The “descriptions of compensation” may be expressed as a dollar amount, a formula, or a per capita charge for enrollees. If these methods cannot reasonably be used, the broker may use a good faith estimate and supporting explanation, methodologies, and assumptions.

Brokers and consultants have 60 days to update the disclosure based on new information. They also must provide, upon request from a plan fiduciary or administrator, “any other information relating to the compensation received in connection with the contract or arrangement.” Good faith errors and omissions in the disclosure will not be considered violations if they are corrected within 30 days of the broker or consultant becoming aware of them. Plan fiduciaries must report brokers and consultants to the Department of Labor if they do not comply with these requirements.

Regarding individual health insurance coverage, a health insurance issuer offering individual health insurance coverage or a health insurance issuer offering short-term limited duration insurance coverage must provide disclosures to enrollees and must report direct or indirect compensation provided by the issuer to an agent or broker associated with enrolling individuals in such coverage. Disclosures must be made prior to the individual finalizing their plan and must include any documentation confirming the individual’s enrollment.

 A health insurance issuer must annually report to the Secretary, prior to the beginning of open enrollment, any direct or indirect compensation provided to an agent or broker associated with enrolling individuals in such coverage.

These new disclosure requirements go into effect one-year from the date of enactment, which should be roughly January 1, 2022.

When OON services covered by the new law are provided, the payor can respond to the initial request for payment by offering to pay the pertinent “qualifying payment amount.” If after a negotiation period the parties cannot agree on a payment amount, the dispute is submitted to a special arbitrator who in resolving the dispute must first consider the applicable “qualifying payment amount” and the information submitted by the disputing parties about why deviations from that amount are warranted.

Specifically, the new law caps cost-sharing obligations for patients who receive OON care to their applicable in-network levels (and requires plans to make up the difference) in the following circumstances:

  • For emergency services performed by an OON provider and/or at an OON facility and for post-stabilization care after an emergency if the patient cannot be moved;
  • When non-emergency services are performed by OON providers at in-network facilities (includes hospitals, ambulatory surgical centers, labs, radiology facilities, and imaging centers); and
  • For air ambulance services provided by OON providers.
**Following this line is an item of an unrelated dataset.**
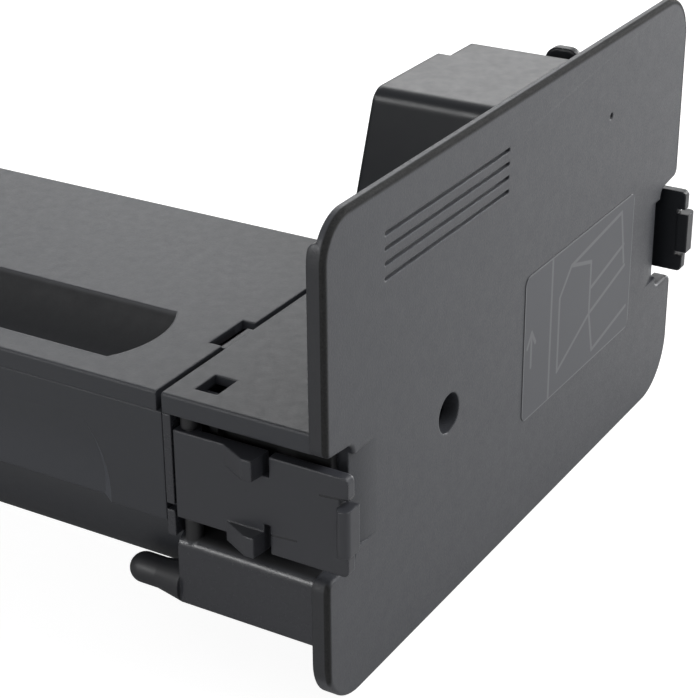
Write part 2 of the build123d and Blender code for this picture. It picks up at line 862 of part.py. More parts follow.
def gear_face(teeth):
    """Involute gear outline, with its first tooth on the x axis."""
    pitch_radius = gear_module * teeth / 2
    base_radius = pitch_radius * cos(radians(pressure_angle))
    tip_radius = pitch_radius + gear_module * addendum
    root_radius = pitch_radius - gear_module * dedendum
    start_radius = max(base_radius, root_radius)

    def involute(radius):
        roll = acos(min(1.0, base_radius / radius))
        return tan(roll) - roll

    half_tooth = pi / 2 / teeth - backlash / 2 / pitch_radius + involute(pitch_radius)
    steps = [step / flank_steps for step in range(flank_steps + 1)]
    radii = [start_radius + (tip_radius - start_radius) * step for step in steps]
    flank = [(radius, half_tooth - involute(radius)) for radius in radii]
    flank = [(root_radius - tooth_sink, flank[0][1])] + flank
    lower = [(radius * cos(angle), -radius * sin(angle)) for radius, angle in flank]
    upper = [(radius * cos(angle), radius * sin(angle)) for radius, angle in reversed(flank)]
    with BuildSketch() as face:
        Circle(root_radius)
        with PolarLocations(0, teeth):
            with BuildLine():
                Polyline(*lower, *upper, close=True)
            make_face()
    return face.sketch


def direction(from_x, from_height, to_x, to_height):
    """Angle of the line from one shaft to another, in degrees."""
    return degrees(atan2(to_height - from_height, to_x - from_x))


# A coupler tooth points at the auger's shaft, and the other gears turn their gaps to it
to_auger = direction(coupler_x, coupler_height, auger_x, auger_height)
to_agitator = direction(coupler_x, coupler_height, agitator_x, agitator_height)
coupler_pitch = 360 / coupler_teeth
tooth_lag = (to_agitator - to_auger) % coupler_pitch
auger_turn = to_auger + 180 + 180 / auger_teeth
agitator_turn = to_agitator + 180 + tooth_lag * coupler_teeth / agitator_teeth + 180 / agitator_teeth
gear_front = tank_rear + gear_gap
gear_rear = gear_front + gear_width

# Drive coupler: a pinion on the tank's stud, with a dog ring that the machine turns
with BuildPart() as drive_coupler:
    with BuildSketch(facing_front(gear_rear)):
        with Locations((coupler_x, coupler_height)):
            add(gear_face(coupler_teeth), rotation=to_auger)
    extrude(amount=gear_width)
    with BuildSketch(facing_front(rear_depth - wall)):
        with Locations((coupler_x, coupler_height)):
            Circle(dog_ring_radius)
    extrude(amount=rear_depth - wall - gear_rear)
    with BuildSketch(facing_front(rear_depth - wall)):
        with Locations((coupler_x, coupler_height)):
            Circle(dog_ring_radius)
            Circle(dog_bore_radius, mode=Mode.SUBTRACT)
            with PolarLocations(0, dog_count):
                Rectangle(2 * dog_ring_radius, dog_width, align=(Align.MIN, Align.CENTER), mode=Mode.SUBTRACT)
    extrude(amount=-wall)
    with BuildSketch(facing_front(gear_front)):
        with Locations((coupler_x, coupler_height)):
            Circle(stud_radius + running_gap)
    extrude(amount=-(gear_room - wall - gear_gap), mode=Mode.SUBTRACT)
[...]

The bill also directs several studies to be conducted, including a study on the effects of the Act and its impact on provider and plan integration, overall health care costs, and access to care, and a separate study on the impact of the Act on network participation, state surprise billing and network adequacy requirements, and access to providers and health insurance plans (premiums, out-of-pocket costs and network adequacy). The Government Accountability Office is also directed to undertake separate, stand-alone studies on the adequacy of provider networks and on the performance of the independent dispute resolution (IDR) process.